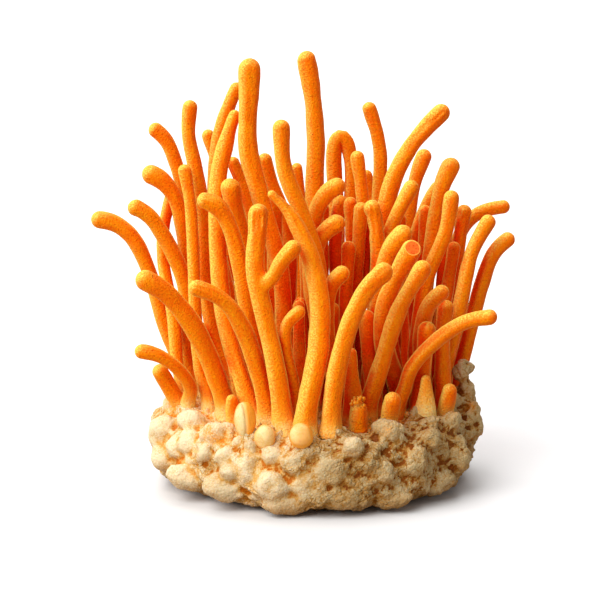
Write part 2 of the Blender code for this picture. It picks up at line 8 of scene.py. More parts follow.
import bmesh
import bpy
import numpy as np
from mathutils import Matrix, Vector
from mathutils.bvhtree import BVHTree
from mathutils.kdtree import KDTree


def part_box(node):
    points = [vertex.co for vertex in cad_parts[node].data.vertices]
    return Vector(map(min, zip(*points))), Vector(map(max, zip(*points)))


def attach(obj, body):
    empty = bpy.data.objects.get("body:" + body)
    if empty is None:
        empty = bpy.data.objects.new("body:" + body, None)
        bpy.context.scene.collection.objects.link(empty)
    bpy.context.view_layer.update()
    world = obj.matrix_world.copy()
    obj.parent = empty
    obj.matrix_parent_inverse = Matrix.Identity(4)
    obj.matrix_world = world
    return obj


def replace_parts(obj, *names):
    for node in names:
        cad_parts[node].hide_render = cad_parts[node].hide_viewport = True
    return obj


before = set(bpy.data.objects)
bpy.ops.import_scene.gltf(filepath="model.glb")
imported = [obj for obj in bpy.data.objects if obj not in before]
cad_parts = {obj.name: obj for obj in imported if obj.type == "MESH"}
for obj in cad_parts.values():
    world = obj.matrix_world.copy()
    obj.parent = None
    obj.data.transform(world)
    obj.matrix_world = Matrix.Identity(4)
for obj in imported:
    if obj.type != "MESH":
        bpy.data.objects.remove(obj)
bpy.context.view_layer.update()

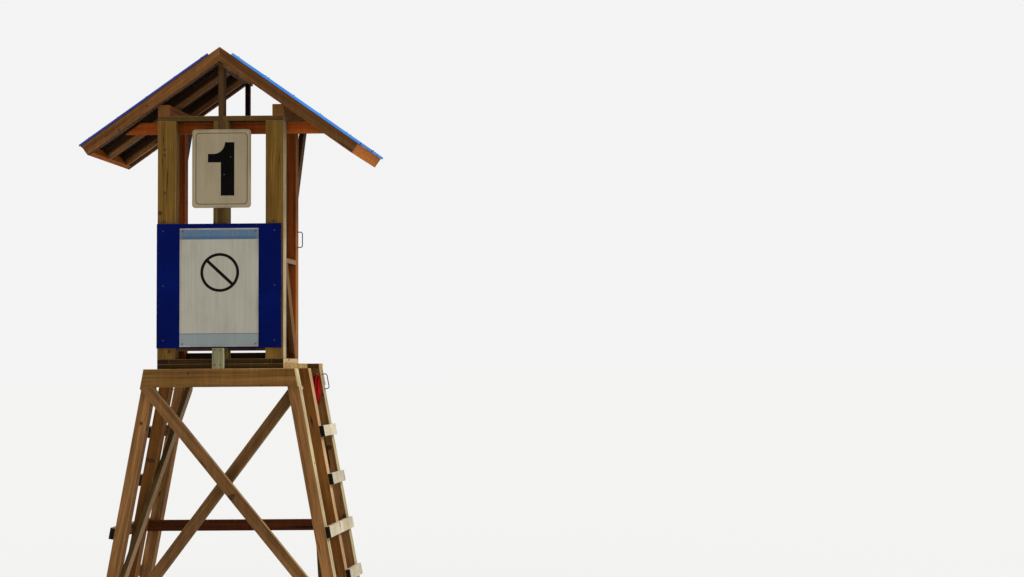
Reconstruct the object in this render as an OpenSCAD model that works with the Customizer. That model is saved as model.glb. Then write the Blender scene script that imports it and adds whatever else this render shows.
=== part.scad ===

********************

• [WHAT TO DO]: Produce an exact copy of all the records.

• [SOLUTION TO THIS EXERCISE]:
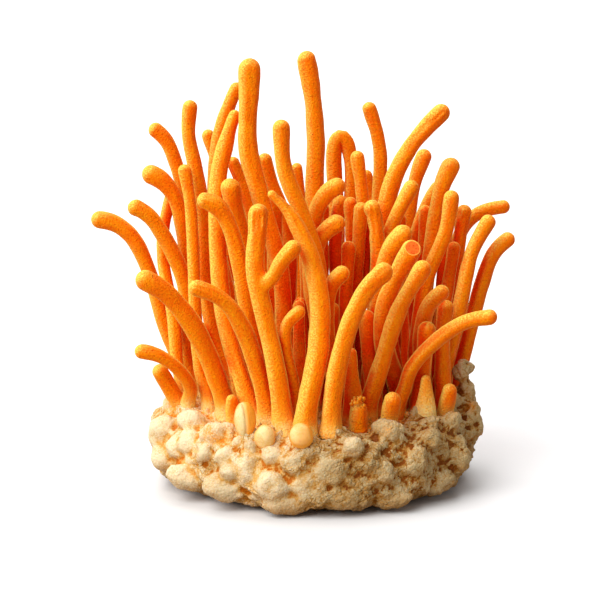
Write part 2 of the Blender code for this picture. It picks up at line 8 of scene.py. More parts follow.
import bmesh
import bpy
import numpy as np
from mathutils import Matrix, Vector
from mathutils.bvhtree import BVHTree
from mathutils.kdtree import KDTree


def part_box(node):
    points = [vertex.co for vertex in cad_parts[node].data.vertices]
    return Vector(map(min, zip(*points))), Vector(map(max, zip(*points)))


def attach(obj, body):
    empty = bpy.data.objects.get("body:" + body)
    if empty is None:
        empty = bpy.data.objects.new("body:" + body, None)
        bpy.context.scene.collection.objects.link(empty)
    bpy.context.view_layer.update()
    world = obj.matrix_world.copy()
    obj.parent = empty
    obj.matrix_parent_inverse = Matrix.Identity(4)
    obj.matrix_world = world
    return obj


def replace_parts(obj, *names):
    for node in names:
        cad_parts[node].hide_render = cad_parts[node].hide_viewport = True
    return obj


before = set(bpy.data.objects)
bpy.ops.import_scene.gltf(filepath="model.glb")
imported = [obj for obj in bpy.data.objects if obj not in before]
cad_parts = {obj.name: obj for obj in imported if obj.type == "MESH"}
for obj in cad_parts.values():
    world = obj.matrix_world.copy()
    obj.parent = None
    obj.data.transform(world)
    obj.matrix_world = Matrix.Identity(4)
for obj in imported:
    if obj.type != "MESH":
        bpy.data.objects.remove(obj)
bpy.context.view_layer.update()

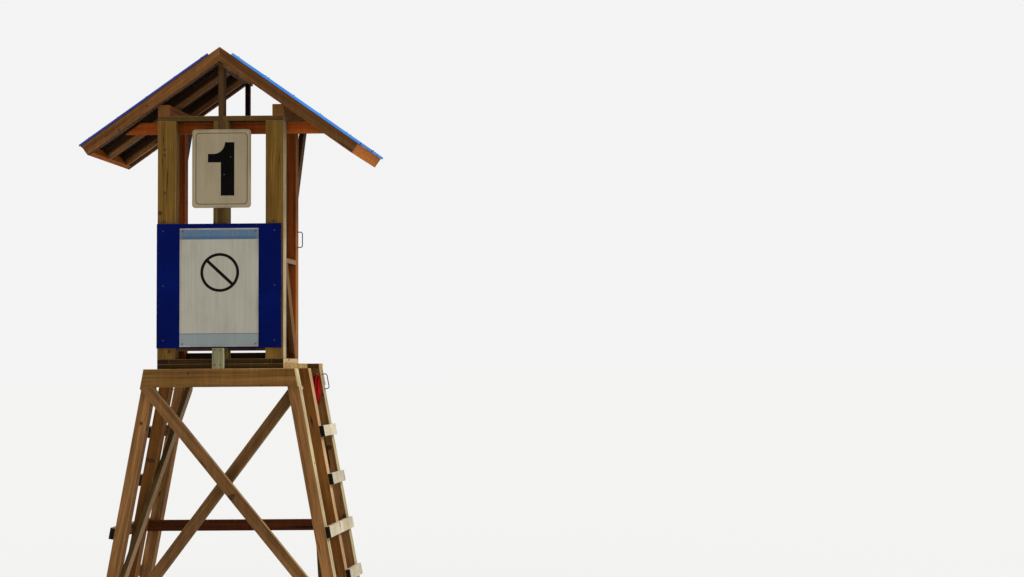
Reconstruct the object in this render as an OpenSCAD model that works with the Customizer. That model is saved as model.glb. Then write the Blender scene script that imports it and adds whatever else this render shows.
=== part.scad ===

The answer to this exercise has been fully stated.